Global Crossing filed for bankruptcy on Jan. 28 in the fourth-largest corporate insolvency in U.S. history and the largest failure yet in the battered telecommunications sector. Two of its Asian business partners agreed to pay $750 million to assume control of the company.

EMPLOYEE QUESTIONS ACCOUNTING, ASKS FOR MONEY

Global Crossing last week said Roy Olofson, a former vice president of finance, wrote a letter in August alleging that the company's accounting practices had boosted revenues artificially.

Olofson alleged that it was improper for the company to have reported pro forma values for cash revenue and adjusted earnings before interest, taxes, depreciation and amortization because the numbers were not measures of cash receipts or earnings. He also alleged that the amounts were inflated.

After reviewing the letter and consulting outside counsel, Global Crossing said the allegations were without merit. The company also questioned Olofson's motives. It said he previously threatened to sue the company and has been attempting to negotiate a settlement. Global Crossing said it had refused to agree to his demands.

Olofson's attorney later wrote a draft complaint elaborating on the allegations and added a new allegation that the company had delayed the announcement of a downward revision of its 2001 financial guidance because of stock transactions entered into by senior Global Crossing executives.

Global Crossing denied the additional allegations.

Global Crossing fired Olofson on Nov. 30, 2001, as part of a move to cut 1,200 jobs. Earlier in the year it cut 2,000 workers.

The company said that on Jan. 18 it received a new letter from Olofson containing renewed threats to sue for wrongful termination unless a multimillion-dollar payment was made to him by Feb. 1, 2002.

Olofson's attorney strongly denied that.

"Did we threaten to sue them? Yes. Are we going to sue them? Yes," Paul Murphy, an attorney with the law firm of O'Neill, Lysaght & Sun in Santa Monica, California, told Reuters in a telephone interview Monday.

"The fact that they view it as extortion is irrelevant. It can only be extortion if they believe they have something to hide," he said.

Murphy, who alleged Global Crossing fired Olofson because of his accounting allegations, said the law firm was poised to file a law suit against Global Crossing very shortly, perhaps by the end of the week.

HEIGHTENED SENSITIVITY

Global Crossing said that its bankruptcy and recent events outside the company had "created a heightened sensitivity to any alleged accounting improprieties." As a result, at the end of January it told Andersen and its audit committee of the existence of the former employee's allegations.

Global Crossing's losses and stock fall mirror problems throughout the telecommunications sector. Network operators such as Qwest Communications International Inc. and WorldCom Inc. also have struggled as wholesale prices have plunged and business customers have cut back on technology spending in the weak economy. Last week McLeodUSA Inc. also filed for bankruptcy.

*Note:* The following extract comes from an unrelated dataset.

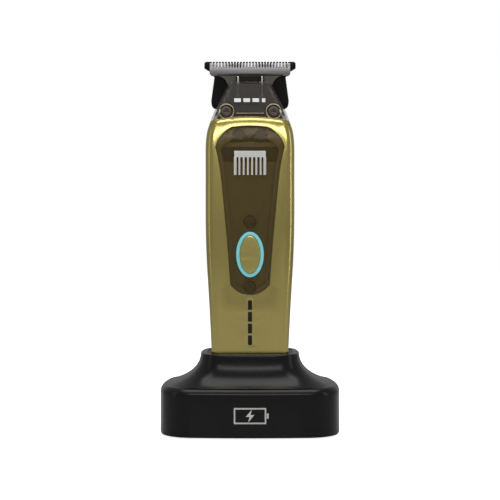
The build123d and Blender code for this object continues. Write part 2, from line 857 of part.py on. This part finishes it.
def build_board_screws():
    screws = Part()
    for x, y in corner_places(11.0, 10.0):
        screws += rod(x, y, board_top, board_top + 1.0, 2.0) + rod(x, y, base_top - 0.8, board_top, 0.98)
    return screws


def build_dock_socket():
    back = dock_depth / 2 - 0.8
    half = socket_width / 2
    body = block(-half, half, back - 8.5, back, board_top, board_top + socket_height)
    hollow = block(-half + 0.5, half - 0.5, back - 7.0, back + 1, board_top + 0.5, board_top + socket_height - 0.5)
    middle = board_top + socket_height / 2
    return body - hollow + block(-half + 1.2, half - 1.2, back - 7.5, back - 0.6, middle - 0.3, middle + 0.3)


def build_pin_block():
    body = block(-pin_spacing / 2 - 3.4, pin_spacing / 2 + 3.4, -4.0, 4.0, board_top, liner_bottom)
    for x in (-pin_spacing / 2, pin_spacing / 2):
        body -= rod(x, 0, pin_floor, flange_top + 0.1, pin_flange + 0.15)
        body -= rod(x, 0, flange_top, liner_bottom + 1, pin_radius + running_gap * 2)
    return body


flange_top = liner_bottom - 2.4
flange_bottom = flange_top - 1.0
pin_floor = board_top + 0.6


def build_contact_pin(x):
    tip = fillet(rod(x, 0, flange_top, seat_height, pin_radius).edges().sort_by(Axis.Z)[-1:], 0.5)
    flange = rod(x, 0, flange_bottom, flange_top, pin_flange)
    return tip + flange + rod(x, 0, pin_floor + pin_travel + 0.3, flange_bottom, 0.8)


def build_pin_spring(x):
    wire = 0.2
    low = pin_floor + wire
    height = flange_bottom - low - wire
    path = Pos(x, 0, low) * Helix(height / 5, height, 1.25)
    return sweep(Plane(path @ 0, z_dir=path % 0) * Circle(wire), path=path)


def build_ballast():
    side = block(17.5, dock_width / 2 - 17.0, -13, 13, base_top, base_top + 6.0)
    return both_sides(fillet(side.edges().filter_by(Axis.Z), 3.0))


pieces = {
    "dock_shell": build_dock_shell(),
    "dock_well_liner": build_dock_liner(),
    "dock_base_plate": build_dock_base(),
    "dock_rubber_feet": build_dock_feet(),
    "dock_screws": build_dock_screws(),
    "dock_circuit_board": build_dock_board(),
    "dock_board_screws": build_board_screws(),
    "dock_power_socket": build_dock_socket(),
    "dock_pin_block": build_pin_block(),
    "dock_ballast_weights": build_ballast(),
    "contact_pin_left": build_contact_pin(-pin_spacing / 2),
    "contact_pin_right": build_contact_pin(pin_spacing / 2),
    "pin_spring_left": build_pin_spring(-pin_spacing / 2),
    "pin_spring_right": build_pin_spring(pin_spacing / 2),
    "front_shell": build_front_shell(),
    "rear_shell": build_rear_shell(),
    "rear_screws": build_rear_screws(),
    "end_cap": build_end_cap(),
    "charge_contacts": build_charge_contacts(),
    "charging_socket": build_charging_socket(),
    "window_panel": build_window_panel(),
    "window_bezel": build_window_bezel(),
    "window_back_plate": build_window_back(),
    "motor_band": build_motor_band(),
    "window_screws": build_window_screws(),
    "indicator_light_pipes": build_light_pipes(),
    "indicator_leds": build_leds(),
    "button_light_ring": build_light_ring(),
    "power_button": build_power_button(),
    "switch_housing": build_switch_housing(),
    "switch_plunger": build_switch_plunger(),
    "inner_chassis": build_inner_chassis(),
    "main_circuit_board": build_main_board(),
    "battery_cell": build_battery_cell(),
    "battery_holder": build_battery_holder(),
    "battery_tabs": build_battery_tabs(),
    "motor_can": build_motor_can(),
    "motor_end_cap": build_motor_end_cap(),
    "motor_terminals": build_motor_terminals(),
    "motor_mount": build_motor_mount(),
    "shaft_bush": build_shaft_bush(),
    "drive_shaft": build_drive_shaft(),
    "eccentric_cam": build_eccentric_cam(),
    "cam_pin": build_cam_pin(),
    "head_base": build_head_base(),
    "neck_cover": build_neck_cover(),
    "neck_inner_panel": build_neck_panel(),
    "neck_washers": build_neck_washers(),
    "neck_screws": build_neck_screws(),
    "cutter_carrier": build_cutter_carrier(),
    "moving_blade": build_moving_blade(),
    "cutter_stem": build_cutter_stem(),
    "fixed_blade": build_fixed_blade(),
    "blade_screws": build_blade_screws(),
    "tension_springs": build_tension_springs(),
}

for name, piece in pieces.items():
    export_step(piece, f"parts/{name}.step")
    print(name, round(piece.volume, 2), len(piece.solids()), piece.is_valid)
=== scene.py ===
import bpy
import json
import math
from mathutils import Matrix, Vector
from mathutils.bvhtree import BVHTree


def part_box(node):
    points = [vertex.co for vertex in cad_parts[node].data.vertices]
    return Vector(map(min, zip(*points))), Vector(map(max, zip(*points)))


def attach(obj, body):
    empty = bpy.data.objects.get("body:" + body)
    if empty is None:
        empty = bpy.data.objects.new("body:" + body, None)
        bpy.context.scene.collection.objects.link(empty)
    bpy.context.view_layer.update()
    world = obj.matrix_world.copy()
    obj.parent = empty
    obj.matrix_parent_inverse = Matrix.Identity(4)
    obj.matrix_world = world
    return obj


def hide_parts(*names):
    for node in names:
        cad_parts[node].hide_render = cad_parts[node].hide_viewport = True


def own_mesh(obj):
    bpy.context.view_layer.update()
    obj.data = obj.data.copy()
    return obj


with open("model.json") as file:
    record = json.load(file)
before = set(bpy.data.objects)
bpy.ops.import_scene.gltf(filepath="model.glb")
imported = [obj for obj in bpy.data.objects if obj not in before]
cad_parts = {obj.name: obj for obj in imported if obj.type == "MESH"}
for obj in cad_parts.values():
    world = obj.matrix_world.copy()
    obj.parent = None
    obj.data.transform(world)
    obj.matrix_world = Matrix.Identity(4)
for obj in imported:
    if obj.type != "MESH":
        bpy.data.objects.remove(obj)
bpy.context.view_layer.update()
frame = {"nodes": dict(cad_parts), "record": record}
nodes = frame["nodes"]
mm = 0.001
print("frame loaded:", len(nodes), "nodes")


# helpers
def selectNone():
    bpy.ops.object.select_all(action="DESELECT")
    bpy.context.view_layer.objects.active = None


def activate(piece):
    selectNone()
    piece.select_set(True)
    bpy.context.view_layer.objects.active = piece


def applyModifier(piece, kind, **settings):
    activate(piece)
    modifier = piece.modifiers.new(kind.title(), kind)
    for key, value in settings.items():
        setattr(modifier, key, value)
    bpy.ops.object.modifier_apply(modifier=modifier.name)


def settle(piece):
    # place, turn and size go into the mesh
    activate(piece)
    bpy.ops.object.transform_apply(location=True, rotation=True, scale=True)


def mergeClose(piece):
    activate(piece)
    bpy.ops.object.mode_set(mode="EDIT")
    bpy.ops.mesh.select_all(action="SELECT")
    bpy.ops.mesh.remove_doubles(threshold=0.000002)
    bpy.ops.object.mode_set(mode="OBJECT")


def copyNode(nodeName, pieceName):
    # a merged copy of the machined shape, ready to be worked on
    piece = nodes[nodeName].copy()
    piece.data = nodes[nodeName].data.copy()
    piece.parent = None
    for key in list(piece.keys()):
        del piece[key]
    piece.name = pieceName
    bpy.context.scene.collection.objects.link(piece)
    mergeClose(piece)
    return piece


def softenEdges(piece, width, segments, angle):
    # flat faces become single faces first, so that the bevel runs clean
    activate(piece)
    bpy.ops.object.mode_set(mode="EDIT")
    bpy.ops.mesh.select_all(action="SELECT")
    bpy.ops.mesh.dissolve_limited(angle_limit=math.radians(0.01))
    bpy.ops.object.mode_set(mode="OBJECT")
    applyModifier(piece, "BEVEL", width=width * mm, segments=segments, limit_method="ANGLE",
                  angle_limit=math.radians(angle), harden_normals=False, use_clamp_overlap=True)
    activate(piece)
    bpy.ops.object.shade_smooth_by_angle(angle=math.radians(angle))


surfaceTrees = {}
farInFront = -0.2  # rays start here, well clear of the dock


def frontOf(nodeName, x, z):
    # y of the first surface met from the front, metres
    if nodeName not in surfaceTrees:
        mesh = nodes[nodeName].data
        corners = [v.co.copy() for v in mesh.vertices]
        surfaceTrees[nodeName] = BVHTree.FromPolygons(corners, [tuple(p.vertices) for p in mesh.polygons])
    place = surfaceTrees[nodeName].ray_cast(Vector((x, farInFront, z)), Vector((0, 1, 0)))[0]
    return place.y if place else None


def layOnFront(piece, nodeName, proud, sunk):
    # the front half of the piece stands proud of the node's surface, the back half is sunk in it
    middle = sum(v.co.y for v in piece.data.vertices) / len(piece.data.vertices)
    for vertex in piece.data.vertices:
        surface = frontOf(nodeName, vertex.co.x, vertex.co.z)
        if surface is not None:
            vertex.co.y = surface - proud * mm if vertex.co.y < middle else surface + sunk * mm
    mergeClose(piece)


def dress(piece, material):
    piece.data.materials.clear()
    piece.data.materials.append(material)


def finishPiece(piece, slotName, body, standsFor=None):
    dress(piece, materials[slotName])
    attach(piece, body)
    if standsFor:
        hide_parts(standsFor)


# materials
plainLook = {"stretch": (1, 1, 1), "driftScale": 60, "wear": 0.25, "grainScale": 1500, "bump": 0.1,
             "metal": 0, "specular": 0.5, "coat": 0, "alpha": 1}  # what a look has where it says nothing else
edgeWear = {"starts": 0.53, "full": 0.62}  # pointiness of a worn edge
bumpDepth = 0.00003
coatRoughness = 0.05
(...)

Global Crossing struggled with the debt incurred from building its global network, which links more than 200 major cities in 27 countries. The one-time Wall Street darling also suffered from a glut of fiber-optic network capacity, slack demand, and declining rates for voice and data transmission services, particularly on its undersea routes.

Global Crossing's Chapter 11 bankruptcy filing followed similar filings by energy trading giant Enron Corp. and retailer Kmart Corp., both of whose accounting practices have been called into question.

Stocks of long-distance network operators sank last week amid fears that additional companies would file for bankruptcy. In recent days, Williams Communications Group Inc. and Level 3 Communications Inc. said they do not plan to file for bankruptcy.